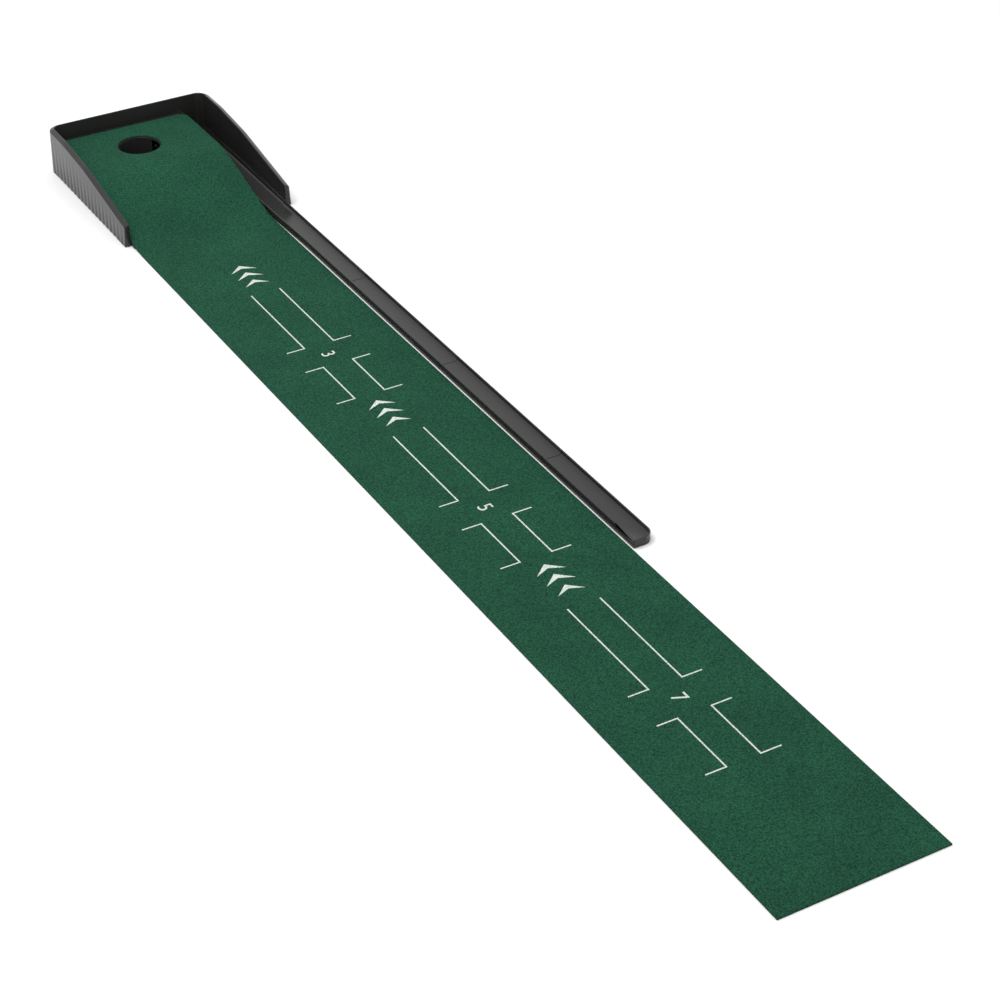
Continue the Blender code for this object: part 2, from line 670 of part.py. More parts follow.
def foot_pad(name, x, y, look):
    xs = (-FOOT_WIDTH / 2, FOOT_WIDTH / 2)
    ys = (-FOOT_LENGTH / 2, FOOT_LENGTH / 2)
    made = block(name, xs, ys, (0.0, WALL_FOOT_Z - GAP), look)
    made.location = (x, y, 0.0)
    return made


LEFT_SCREW_X = LEFT_FACE_X + TAB_REACH / 2 + DECK_THICKNESS / 2
CHANNEL_SCREW_X = CHANNEL_NEAR_X - TAB_REACH / 2 - DECK_THICKNESS / 2
RIGHT_SCREW_X = RIGHT_FACE_X - TAB_REACH / 2 - TRACK_WALL / 2
DECK_SCREWS = [(x, y) for x in (LEFT_SCREW_X, CHANNEL_SCREW_X) for y in TAB_YS]
CHANNEL_SCREWS = [(RIGHT_SCREW_X, y) for y in TAB_YS]
PAN_SCREW_OFFSET = PAN_HALF - CHUTE_WALL - BOSS_RADIUS - GAP
PAN_SCREWS = [(a * PAN_SCREW_OFFSET, HOLE_Y + b * PAN_SCREW_OFFSET) for a in (-1, 1) for b in (-1, 1)]


def build():
    for old in list(bpy.data.objects):
        bpy.data.objects.remove(old, do_unlink=True)
    turf = material("turf", (0.017, 0.10, 0.056), 0.95)
    backing = material("backing", (0.02, 0.02, 0.02), 0.9)
    plastic = material("black_plastic", (0.016, 0.016, 0.016), 0.3)
    cup_plastic = material("cup_plastic", (0.012, 0.012, 0.012), 0.15)
    hook = material("hook_tape", (0.03, 0.03, 0.03), 0.9)
    rubber = material("rubber", (0.02, 0.02, 0.02), 0.8)
    steel = material("screw_steel", (0.5, 0.5, 0.52), 0.35, 1.0)

    mat_layer("mat_backing", 0.0, BACKING_THICKNESS, backing)
    mat_layer("mat_turf", BACKING_THICKNESS + GAP, MAT_THICKNESS, turf)
    hook_strip("hook_strip_front", RAMP_START_Y + HOOK_FRONT_OFFSET, hook)
    hook_strip("hook_strip_rear", HOUSING_REAR_Y - HOOK_REAR_SETBACK, hook)
    surround_wall(plastic)
    ramp_deck(plastic)
    ball_cup(cup_plastic)
    cup_chute(plastic)
    side_channel(plastic)
    for index in range(SECTION_COUNT - 1):
        track_section(index, plastic)
    track_nose(plastic)

    tab_seat = TAB_TOP_Z - TAB_THICKNESS
    for index, (x, y) in enumerate(DECK_SCREWS):
        screw(f"deck_screw_{index + 1}", x, y, tab_seat, SCREW_LENGTH, steel)
    for index, (x, y) in enumerate(CHANNEL_SCREWS):
        screw(f"channel_screw_{index + 1}", x, y, tab_seat, CHANNEL_SCREW_LENGTH, steel)
    for index, (x, y) in enumerate(PAN_SCREWS):
        screw(f"chute_screw_{index + 1}", x, y, CHUTE_BASE_Z, SCREW_LENGTH, steel)

    left_x = LEFT_FACE_X - WALL_BASE / 2
    right_x = RIGHT_FACE_X + WALL_BASE / 2
    front_y = HOUSING_FRONT_Y + FOOT_LENGTH
    rear_y = HOUSING_REAR_Y - FOOT_LENGTH
    feet = {
        "foot_front_left": (left_x, front_y),
        "foot_front_right": (right_x, front_y),
        "foot_rear_left": (left_x, rear_y),
        "foot_rear_right": (right_x, rear_y),
    }
    for name, (x, y) in feet.items():
        foot_pad(name, x, y, rubber)


build()
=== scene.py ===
"""The finished look of a practice putting mat, built around its fixed frame.

Metres, +Z up. +Y is the putting direction and +X points to the return track. The origin is on the
floor, on the turf strip's centre line, at the middle distance mark.
"""
import math

import bmesh
import bpy
from bpy.props import FloatProperty, FloatVectorProperty, IntProperty, PointerProperty
from mathutils import Matrix, Vector
from mathutils.geometry import delaunay_2d_cdt


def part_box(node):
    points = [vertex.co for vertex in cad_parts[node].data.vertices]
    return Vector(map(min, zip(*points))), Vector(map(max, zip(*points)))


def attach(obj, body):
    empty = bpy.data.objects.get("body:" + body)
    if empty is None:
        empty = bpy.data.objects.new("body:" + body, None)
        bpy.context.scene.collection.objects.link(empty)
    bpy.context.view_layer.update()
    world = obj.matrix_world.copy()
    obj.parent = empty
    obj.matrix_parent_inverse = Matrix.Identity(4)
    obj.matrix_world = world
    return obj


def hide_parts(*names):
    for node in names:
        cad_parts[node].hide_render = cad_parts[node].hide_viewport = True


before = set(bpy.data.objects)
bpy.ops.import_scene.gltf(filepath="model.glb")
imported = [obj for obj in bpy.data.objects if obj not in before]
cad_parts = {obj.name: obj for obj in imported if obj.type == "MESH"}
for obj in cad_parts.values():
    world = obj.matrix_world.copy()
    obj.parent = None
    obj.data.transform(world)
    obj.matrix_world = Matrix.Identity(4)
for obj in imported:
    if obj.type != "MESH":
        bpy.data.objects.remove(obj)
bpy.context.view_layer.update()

bl_info = {
    "name": "Practice Putting Mat",
    "version": (1, 0, 0),
    "blender": (4, 5, 0),
    "location": "3D View > Sidebar > Putting Mat",
    "description": "Builds the finished pieces of a practice putting mat around its frame",
    "category": "Object",
}

# Places taken from the frame's own nodes.
TURF_LOW, TURF_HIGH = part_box("mat_turf")
WALL_LOW, WALL_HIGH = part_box("surround_wall")
CUP_LOW, CUP_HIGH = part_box("ball_cup")

# The ramp under the strip: slope grows over the toe, holds along the run, fades over the crest.
TOE_BLEND = 0.090
RAMP_RUN = 0.140
CREST_BLEND = 0.080
PLATEAU_LENGTH = 0.188
RAMP_SLOPE = 0.29

# Layers of the turf strip, by their height over its underside.
BACKING_TOP = 0.0012
TURF_BASE = 0.0015
TURF_TOP = 0.0039
STRIP_CORNER_RADIUS = 0.024
HOLE_RADIUS = 0.047
HOLE_STEPS = 72

# How a layer's upper edge rolls over: rings inside the edge, and how far each one drops.
EDGE_INSETS = (0.0, 0.0007, 0.0020)
FELT_EDGE_DROPS = (0.0011, 0.0003, 0.0)
BACKING_EDGE_DROPS = (0.0003, 0.0, 0.0)
STRIP_SHARP_ANGLE = math.radians(50)

# The tufts: a tuft's own sizes are shares of its height, and its turns are in radians.
PILE_EDGE_INSET = 0.0008
PILE_SINK = 0.0007
TUFT_WIDTH_SHARE = 0.34
TUFT_ROOT_SHARE = 0.4
TUFT_LEAN_SHARE = 0.9
TUFT_TURN_LOW = (-0.55, -0.55, 0.0)
TUFT_TURN_HIGH = (0.55, 0.35, 6.28)
TUFT_TURN_SEED = 11
TUFT_SIZE_RANGE = (0.65, 1.25)
TUFT_SIZE_SEED = 23

# The printed marks: ink over and under the felt's surface, and the arrowheads of one station, each
# with its tip's distance from the number, half width, depth and waist.
STATION_COUNT = 3
INK_RAISE = 0.00035
INK_SINK = 0.0004
ARROWHEADS = (
    (0.411, 0.028, 0.025, 0.013),
    (0.379, 0.028, 0.025, 0.013),
    (0.344, 0.026, 0.023, 0.012),
)

# Section of the surround wall, outward from its inner face.
WALL_BASE = 0.0135
WALL_FOOT_Z = 0.0020
RIM_WIDTH = 0.0030
SHOULDER_WIDTH = 0.0080
SHOULDER_DROP = 0.0045
WALL_SKIN = 0.0025
INNER_CORNER_RADIUS = 0.018
KINK_SETBACK = 0.208
LEVEL_RIM_SETBACK = 0.088
KINK_RIM_Z = 0.090
FRONT_RIM_Z = 0.049
RIM_EASE = 0.012
RIM_EASE_STEPS = 8
RIM_EDGE_RADIUS = 0.0009
END_EDGE_RADIUS = 0.0008
CORNER_STEPS = 14

# The grooves in the wall's outer face: how they start under the shoulder and deepen to the foot.
STEPS_PER_FLUTE = 8
FLUTE_SHARPNESS = 3
FLUTE_TOP_DROP = 0.002
FLUTE_FADE = 0.3
FLUTE_FALLOFF = 0.8
FLUTE_ROWS = 7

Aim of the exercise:
Exactly the lines from the line that has "tab_seat = TAB_TOP_Z - TAB_THICKNESS" through the line that has "if empty is" are to be repeated, both included, with nothing added.

Exercise result:
    tab_seat = TAB_TOP_Z - TAB_THICKNESS
    for index, (x, y) in enumerate(DECK_SCREWS):
        screw(f"deck_screw_{index + 1}", x, y, tab_seat, SCREW_LENGTH, steel)
    for index, (x, y) in enumerate(CHANNEL_SCREWS):
        screw(f"channel_screw_{index + 1}", x, y, tab_seat, CHANNEL_SCREW_LENGTH, steel)
    for index, (x, y) in enumerate(PAN_SCREWS):
        screw(f"chute_screw_{index + 1}", x, y, CHUTE_BASE_Z, SCREW_LENGTH, steel)

    left_x = LEFT_FACE_X - WALL_BASE / 2
    right_x = RIGHT_FACE_X + WALL_BASE / 2
    front_y = HOUSING_FRONT_Y + FOOT_LENGTH
    rear_y = HOUSING_REAR_Y - FOOT_LENGTH
    feet = {
        "foot_front_left": (left_x, front_y),
        "foot_front_right": (right_x, front_y),
        "foot_rear_left": (left_x, rear_y),
        "foot_rear_right": (right_x, rear_y),
    }
    for name, (x, y) in feet.items():
        foot_pad(name, x, y, rubber)


build()
=== scene.py ===
"""The finished look of a practice putting mat, built around its fixed frame.

Metres, +Z up. +Y is the putting direction and +X points to the return track. The origin is on the
floor, on the turf strip's centre line, at the middle distance mark.
"""
import math

import bmesh
import bpy
from bpy.props import FloatProperty, FloatVectorProperty, IntProperty, PointerProperty
from mathutils import Matrix, Vector
from mathutils.geometry import delaunay_2d_cdt


def part_box(node):
    points = [vertex.co for vertex in cad_parts[node].data.vertices]
    return Vector(map(min, zip(*points))), Vector(map(max, zip(*points)))


def attach(obj, body):
    empty = bpy.data.objects.get("body:" + body)
    if empty is None:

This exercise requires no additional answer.